Jesus faced a world far worse than ours and, starting out with 13 mostly itinerant fishermen, was eventually able to conquer the whole world – but this took centuries to complete. At the time of the Apostles’ deaths, Christians were being fed to wild beasts for sport or lit on fire to provide “evening lights” for the city of Rome. For a very long time, the Christian faith appeared to be one heck of a spectacular fail, but that never waylaid Jesus’ followers. They kept their eyes on Him and concentrated on the task at hand, doing whatever they could to spread the Truth and it was precisely this kind of patience and perseverance that eventually won the world for Christ.
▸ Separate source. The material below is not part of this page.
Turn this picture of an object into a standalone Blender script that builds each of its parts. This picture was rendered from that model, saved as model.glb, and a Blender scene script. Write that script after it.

It worked then, and it will work now.

  1. Take it one soul at a time

The most important lesson I learned about the call to be a soldier for Christ is to resist the temptation to think I’ve got to change the whole world in one fell swoop. One person will never be able to fix this mess and feeling like it’s all up to us just makes us feel overwhelmed, frustrated and discouraged. Instead, we need to be humble enough to realize our limitations and learn how to work within our means. You might not be able to change it all, but you can change some part of it. Take it one day, one step, one soul at a time. If the apostles could conquer the world one soul at a time, so can we.

The bottom line is that ours is a humble job. We’re servants of a great King who have been given the privilege to work in His vineyard, carefully choosing which grapes to harvest at the right time and plucking them off the vine with just the right touch so as not to destroy the fruit.

For me, the fight for Christ has always boiled down to one thing – love for God and neighbor. If we can focus on this one great command of Christ, everything else will fall into place – and our world will, once again, be His.